PROBLEM REQUIREMENTS: Repeat the entire listing exactly.
------------------------------------
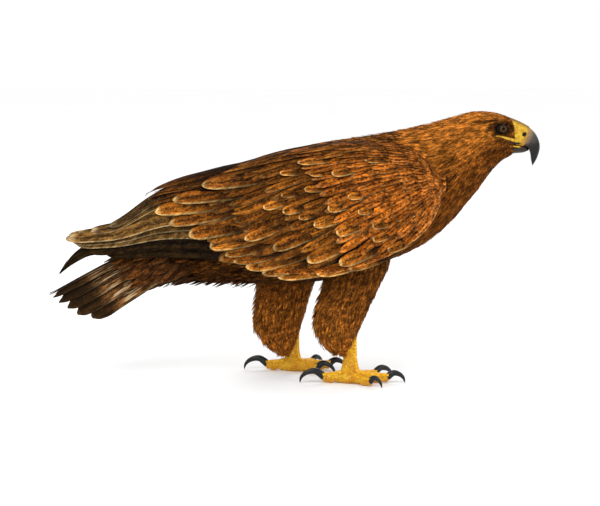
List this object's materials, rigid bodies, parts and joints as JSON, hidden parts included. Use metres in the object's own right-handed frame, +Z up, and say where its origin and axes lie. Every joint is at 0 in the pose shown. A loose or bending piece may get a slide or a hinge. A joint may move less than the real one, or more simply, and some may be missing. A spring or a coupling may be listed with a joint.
{
  "type": "golden eagle figure",
  "caption": "Life-size still figure of a golden eagle standing on the floor, wings folded, with layered flight feathers, hooked bill and arched talons.",
  "frame": {"origin": "on the floor, under the middle of the bird's length and between its feet", "axes": "+X forward, from tail to bill; +Y to the bird's left; +Z up"},
  "size_m": [0.8085, 0.2062, 0.4392],
  "materials": {
    "body_feathers": "matte dark brown feathers",
    "nape_feathers": "matte golden brown feathers",
    "wing_feathers": "matte brown feathers with paler edges",
    "tail_feathers": "matte dark brown feathers with paler bars",
    "yellow_skin": "satin scaly yellow skin",
    "horn": "polished dark horn",
    "eye": "glossy amber brown eye"
  },
  "bodies": {
    "root": {"torso": "body_feathers", "neck": "nape_feathers", "head": "nape_feathers", "cere": "yellow_skin", "bill_upper": "horn", "bill_lower": "horn", "tail": "tail_feathers", "eye_left": "eye", "eye_right": "eye", "wing_left": "wing_feathers", "wing_right": "wing_feathers", "thigh_right": "body_feathers", "shank_right": "yellow_skin", "foot_right": "yellow_skin", "toe_right_middle": "yellow_skin", "talon_right_middle": "horn", "toe_right_inner": "yellow_skin", "talon_right_inner": "horn", "toe_right_outer": "yellow_skin", "talon_right_outer": "horn", "toe_right_hallux": "yellow_skin", "talon_right_hallux": "horn", "thigh_left": "body_feathers", "shank_left": "yellow_skin", "foot_left": "yellow_skin", "toe_left_middle": "yellow_skin", "talon_left_middle": "horn", "toe_left_inner": "yellow_skin", "talon_left_inner": "horn", "toe_left_outer": "yellow_skin", "talon_left_outer": "horn", "toe_left_hallux": "yellow_skin", "talon_left_hallux": "horn"}
  },
  "joints": []
}
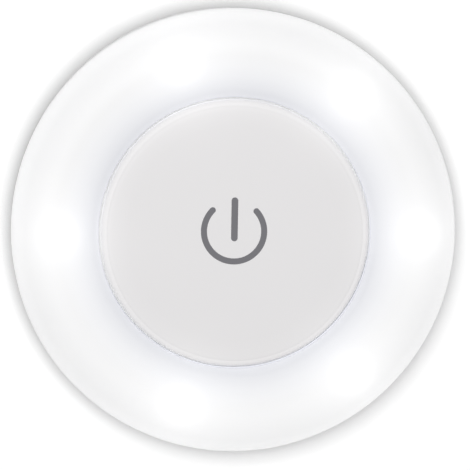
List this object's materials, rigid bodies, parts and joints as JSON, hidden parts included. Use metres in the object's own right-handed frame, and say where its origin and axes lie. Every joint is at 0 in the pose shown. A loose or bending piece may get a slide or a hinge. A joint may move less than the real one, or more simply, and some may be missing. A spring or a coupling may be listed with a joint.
{
  "type": "under cabinet push light",
  "caption": "Round battery push light: a stick-on base, a lamp with a milky ring lens that turns onto it, and a push button in its middle.",
  "frame": {"origin": "middle of the back face, on the surface that the adhesive pads stick to", "axes": "+Z out of the lit face, +Y towards the top of the power symbol, +X to its right"},
  "size_m": [0.085, 0.085, 0.0228],
  "materials": {
    "shell_plastic": "satin moulded white plastic",
    "milky_lens": "milky translucent plastic, lit from behind",
    "button_plastic": "satin moulded off-white plastic",
    "reflector_white": "matte high-white plastic",
    "board_laminate": "white solder mask",
    "foam_pad": "closed-cell foam tape",
    "cell_wrap": "plain shrink sleeve",
    "plate_nickel": "nickel plated",
    "spring_steel": "bright zinc",
    "led_package": "phosphor in a white package",
    "chip_black": "moulded black"
  },
  "bodies": {
    "base": {"mounting_base": "shell_plastic", "adhesive_pad_upper": "foam_pad", "adhesive_pad_lower": "foam_pad"},
    "lamp": {"rear_housing": "shell_plastic", "battery_cell_1": "cell_wrap", "battery_cell_2": "cell_wrap", "battery_cell_3": "cell_wrap", "cell_spring_1": "spring_steel", "cell_spring_2": "spring_steel", "cell_spring_3": "spring_steel", "bridge_contact_1": "plate_nickel", "bridge_contact_2": "plate_nickel", "positive_terminal": "plate_nickel", "negative_terminal": "plate_nickel", "circuit_board": "board_laminate", "led_1": "led_package", "led_2": "led_package", "led_3": "led_package", "led_4": "led_package", "led_5": "led_package", "led_6": "led_package", "resistor_1": "chip_black", "resistor_2": "chip_black", "resistor_3": "chip_black", "resistor_4": "chip_black", "resistor_5": "chip_black", "resistor_6": "chip_black", "switch_body": "chip_black", "reflector_ring": "reflector_white", "board_screw_1": "spring_steel", "board_screw_2": "spring_steel", "board_screw_3": "spring_steel", "ring_lens": "milky_lens", "button_spring_1": "spring_steel", "button_spring_2": "spring_steel", "button_spring_3": "spring_steel"},
    "button": {"push_button": "button_plastic"},
    "plunger": {"switch_plunger": "chip_black"}
  },
  "joints": [
    {"name": "bayonet_twist", "type": "hinge", "parent": "base", "child": "lamp", "pos_m": [0, 0, 0.0028], "axis": [0, 0, 1], "range_deg": [0, 26]},
    {"name": "button_press", "type": "slide", "parent": "lamp", "child": "button", "axis": [0, 0, -1], "range_m": [0, 0.0012], "stiffness_N_per_m": 800, "springref_m": -0.001, "deforming": ["button_spring_1", "button_spring_2", "button_spring_3"]},
    {"name": "plunger_slide", "type": "slide", "parent": "lamp", "child": "plunger", "axis": [0, 0, -1], "range_m": [0, 0.0012]}
  ],
  "couplings": [
    {"joint": "plunger_slide", "follows": "button_press", "ratio": 1}
  ]
}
------------------------------------
RESPONSE:
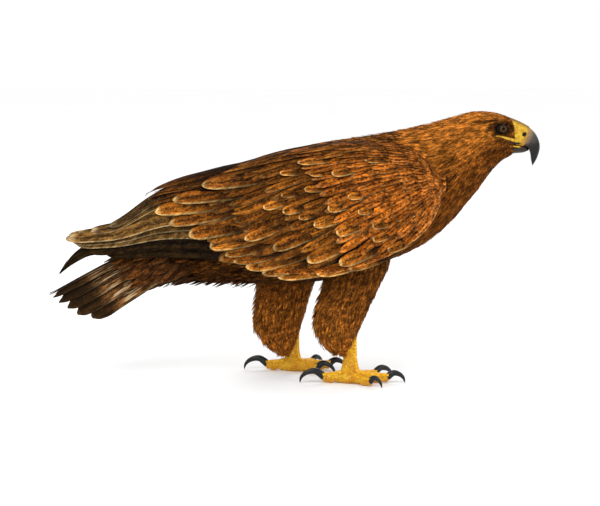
List this object's materials, rigid bodies, parts and joints as JSON, hidden parts included. Use metres in the object's own right-handed frame, +Z up, and say where its origin and axes lie. Every joint is at 0 in the pose shown. A loose or bending piece may get a slide or a hinge. A joint may move less than the real one, or more simply, and some may be missing. A spring or a coupling may be listed with a joint.
{
  "type": "golden eagle figure",
  "caption": "Life-size still figure of a golden eagle standing on the floor, wings folded, with layered flight feathers, hooked bill and arched talons.",
  "frame": {"origin": "on the floor, under the middle of the bird's length and between its feet", "axes": "+X forward, from tail to bill; +Y to the bird's left; +Z up"},
  "size_m": [0.8085, 0.2062, 0.4392],
  "materials": {
    "body_feathers": "matte dark brown feathers",
    "nape_feathers": "matte golden brown feathers",
    "wing_feathers": "matte brown feathers with paler edges",
    "tail_feathers": "matte dark brown feathers with paler bars",
    "yellow_skin": "satin scaly yellow skin",
    "horn": "polished dark horn",
    "eye": "glossy amber brown eye"
  },
  "bodies": {
    "root": {"torso": "body_feathers", "neck": "nape_feathers", "head": "nape_feathers", "cere": "yellow_skin", "bill_upper": "horn", "bill_lower": "horn", "tail": "tail_feathers", "eye_left": "eye", "eye_right": "eye", "wing_left": "wing_feathers", "wing_right": "wing_feathers", "thigh_right": "body_feathers", "shank_right": "yellow_skin", "foot_right": "yellow_skin", "toe_right_middle": "yellow_skin", "talon_right_middle": "horn", "toe_right_inner": "yellow_skin", "talon_right_inner": "horn", "toe_right_outer": "yellow_skin", "talon_right_outer": "horn", "toe_right_hallux": "yellow_skin", "talon_right_hallux": "horn", "thigh_left": "body_feathers", "shank_left": "yellow_skin", "foot_left": "yellow_skin", "toe_left_middle": "yellow_skin", "talon_left_middle": "horn", "toe_left_inner": "yellow_skin", "talon_left_inner": "horn", "toe_left_outer": "yellow_skin", "talon_left_outer": "horn", "toe_left_hallux": "yellow_skin", "talon_left_hallux": "horn"}
  },
  "joints": []
}
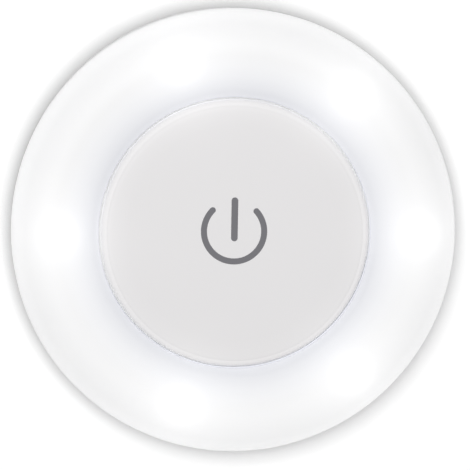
List this object's materials, rigid bodies, parts and joints as JSON, hidden parts included. Use metres in the object's own right-handed frame, and say where its origin and axes lie. Every joint is at 0 in the pose shown. A loose or bending piece may get a slide or a hinge. A joint may move less than the real one, or more simply, and some may be missing. A spring or a coupling may be listed with a joint.
{
  "type": "under cabinet push light",
  "caption": "Round battery push light: a stick-on base, a lamp with a milky ring lens that turns onto it, and a push button in its middle.",
  "frame": {"origin": "middle of the back face, on the surface that the adhesive pads stick to", "axes": "+Z out of the lit face, +Y towards the top of the power symbol, +X to its right"},
  "size_m": [0.085, 0.085, 0.0228],
  "materials": {
    "shell_plastic": "satin moulded white plastic",
    "milky_lens": "milky translucent plastic, lit from behind",
    "button_plastic": "satin moulded off-white plastic",
    "reflector_white": "matte high-white plastic",
    "board_laminate": "white solder mask",
    "foam_pad": "closed-cell foam tape",
    "cell_wrap": "plain shrink sleeve",
    "plate_nickel": "nickel plated",
    "spring_steel": "bright zinc",
    "led_package": "phosphor in a white package",
    "chip_black": "moulded black"
  },
  "bodies": {
    "base": {"mounting_base": "shell_plastic", "adhesive_pad_upper": "foam_pad", "adhesive_pad_lower": "foam_pad"},
    "lamp": {"rear_housing": "shell_plastic", "battery_cell_1": "cell_wrap", "battery_cell_2": "cell_wrap", "battery_cell_3": "cell_wrap", "cell_spring_1": "spring_steel", "cell_spring_2": "spring_steel", "cell_spring_3": "spring_steel", "bridge_contact_1": "plate_nickel", "bridge_contact_2": "plate_nickel", "positive_terminal": "plate_nickel", "negative_terminal": "plate_nickel", "circuit_board": "board_laminate", "led_1": "led_package", "led_2": "led_package", "led_3": "led_package", "led_4": "led_package", "led_5": "led_package", "led_6": "led_package", "resistor_1": "chip_black", "resistor_2": "chip_black", "resistor_3": "chip_black", "resistor_4": "chip_black", "resistor_5": "chip_black", "resistor_6": "chip_black", "switch_body": "chip_black", "reflector_ring": "reflector_white", "board_screw_1": "spring_steel", "board_screw_2": "spring_steel", "board_screw_3": "spring_steel", "ring_lens": "milky_lens", "button_spring_1": "spring_steel", "button_spring_2": "spring_steel", "button_spring_3": "spring_steel"},
    "button": {"push_button": "button_plastic"},
    "plunger": {"switch_plunger": "chip_black"}
  },
  "joints": [
    {"name": "bayonet_twist", "type": "hinge", "parent": "base", "child": "lamp", "pos_m": [0, 0, 0.0028], "axis": [0, 0, 1], "range_deg": [0, 26]},
    {"name": "button_press", "type": "slide", "parent": "lamp", "child": "button", "axis": [0, 0, -1], "range_m": [0, 0.0012], "stiffness_N_per_m": 800, "springref_m": -0.001, "deforming": ["button_spring_1", "button_spring_2", "button_spring_3"]},
    {"name": "plunger_slide", "type": "slide", "parent": "lamp", "child": "plunger", "axis": [0, 0, -1], "range_m": [0, 0.0012]}
  ],
  "couplings": [
    {"joint": "plunger_slide", "follows": "button_press", "ratio": 1}
  ]
}